Shoot long enough, and it will happen to you. You might be trying to work up a load for a fire-breathing magnum, or you may be attempting to speed up your shooting with a more moderate chambering. It can sneak up on you, or it can smack you right in the face. If it’s sneaking, you might be blowing off the odd flyer that is 3 or 4 inches out of your group. But when you get a failure to fire and the gun jumps in your hands as if somebody hit you with a cattle prod just as you broke the trigger, there’s no denying it. You have a flinching problem. Ignore it at your shooting peril. Flinching does not go away on its own. You need to treat that problem in order to cure it.
About three years ago I caught myself flinching at the Media Day event just prior to the SHOT Show. I was trying out the latest iteration of a Kimber 1911. A couple of guys I know were there, and we were chiding each other—good naturedly—about our shooting. I thought I’d show off a bit and mow down the plate rack quickly. The pistol had been shot a lot that day and was a bit warm. It needed some lube, but I wasn’t paying attention to that, as I was focused on showing off.

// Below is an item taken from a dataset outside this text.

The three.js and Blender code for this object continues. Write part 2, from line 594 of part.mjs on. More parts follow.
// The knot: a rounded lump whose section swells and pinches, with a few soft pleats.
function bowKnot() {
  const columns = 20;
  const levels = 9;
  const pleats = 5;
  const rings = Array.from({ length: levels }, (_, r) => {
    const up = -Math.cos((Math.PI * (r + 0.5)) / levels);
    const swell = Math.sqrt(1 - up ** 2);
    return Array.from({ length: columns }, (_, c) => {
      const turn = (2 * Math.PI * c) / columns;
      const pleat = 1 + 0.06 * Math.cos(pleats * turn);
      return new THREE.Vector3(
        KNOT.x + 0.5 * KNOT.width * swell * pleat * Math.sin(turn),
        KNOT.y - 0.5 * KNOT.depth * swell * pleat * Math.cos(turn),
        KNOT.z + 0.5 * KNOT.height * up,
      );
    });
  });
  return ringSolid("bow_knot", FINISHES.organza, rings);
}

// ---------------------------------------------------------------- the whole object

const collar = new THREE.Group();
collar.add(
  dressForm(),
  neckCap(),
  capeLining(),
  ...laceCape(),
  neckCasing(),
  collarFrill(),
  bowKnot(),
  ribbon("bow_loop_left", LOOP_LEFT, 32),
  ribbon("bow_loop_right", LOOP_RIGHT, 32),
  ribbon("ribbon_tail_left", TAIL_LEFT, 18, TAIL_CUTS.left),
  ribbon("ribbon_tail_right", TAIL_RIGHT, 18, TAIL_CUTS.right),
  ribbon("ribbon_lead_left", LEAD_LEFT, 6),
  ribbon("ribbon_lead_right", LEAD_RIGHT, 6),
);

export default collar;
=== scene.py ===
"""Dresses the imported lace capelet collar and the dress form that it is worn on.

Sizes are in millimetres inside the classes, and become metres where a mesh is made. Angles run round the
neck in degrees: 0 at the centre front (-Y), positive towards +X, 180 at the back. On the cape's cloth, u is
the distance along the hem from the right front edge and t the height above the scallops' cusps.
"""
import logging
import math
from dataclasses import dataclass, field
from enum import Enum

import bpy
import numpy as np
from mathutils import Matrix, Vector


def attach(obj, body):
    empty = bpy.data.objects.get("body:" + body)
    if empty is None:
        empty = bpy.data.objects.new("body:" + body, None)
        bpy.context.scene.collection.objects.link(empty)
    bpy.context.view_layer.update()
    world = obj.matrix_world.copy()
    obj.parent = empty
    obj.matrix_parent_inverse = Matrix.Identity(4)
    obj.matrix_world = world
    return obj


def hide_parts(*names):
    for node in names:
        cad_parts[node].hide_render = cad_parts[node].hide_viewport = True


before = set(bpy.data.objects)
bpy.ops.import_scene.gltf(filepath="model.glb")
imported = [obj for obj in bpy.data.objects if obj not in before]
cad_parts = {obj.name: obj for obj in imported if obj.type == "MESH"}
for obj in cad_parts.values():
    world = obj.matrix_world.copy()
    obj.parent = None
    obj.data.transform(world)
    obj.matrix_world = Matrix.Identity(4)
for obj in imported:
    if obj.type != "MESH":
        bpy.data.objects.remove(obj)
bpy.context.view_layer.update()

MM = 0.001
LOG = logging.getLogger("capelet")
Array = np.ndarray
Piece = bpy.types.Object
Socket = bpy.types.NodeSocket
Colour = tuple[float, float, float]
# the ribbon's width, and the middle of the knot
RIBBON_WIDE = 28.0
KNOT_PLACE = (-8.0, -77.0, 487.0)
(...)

About three or four rounds into the string the dry pistol failed to chamber. I didn’t notice it because I was shooting pretty fast, and when the sights flashed onto the steel plate and I pressed, it didn’t go bang. But the pistol flipped down pretty good. “Wow!” chided on of my buddies, “That was a Boone and Crockett flinch Campbell!” Yup, it was, and I knew I had some work to do when I returned home.
Curing a flinch is pretty simple, but, depending on its severity, it can be excruciatingly tedious. If it’s not too bad, simply slowing down a bit and concentrating on the basics will put the smack-down on that evil malady. A session or two at the range is often good enough. However, if after a couple of range sessions you haven’t seen much improvement, stronger medicine is needed. This is especially true if you are trying to tame some heavy magnum load or round. It’s time to throttle back on the power.
If you are shooting a magnum rifle or shotgun, try a lighter load or a more moderate chambering. You may have to go all the way back to a rimfire. Ditto if your flinch was found on a semi-auto pistol. Don’t try to blast your way through in a single marathon shooting session. Two or three sessions of, say, 20 to 25 rounds each are better than trying to get it done in one session of 100 rounds. To cure a flinch you need to retrain yourself to concentrate on sight picture, breath control and trigger squeeze. Shoot each practice round as if your life depended on making a perfect shot. If you are truly concentrating on each shot, you’ll be ready to quit after 20 or 25 rounds, perhaps less if shooing a powerful rifle or shotgun.
To test yourself, have a shooting buddy load each round and hand you the gun to shoot. You won’t know whether he loaded it or left it empty. Consider yourself cured when each time you get a click instead of a bang, the gun doesn’t move off target.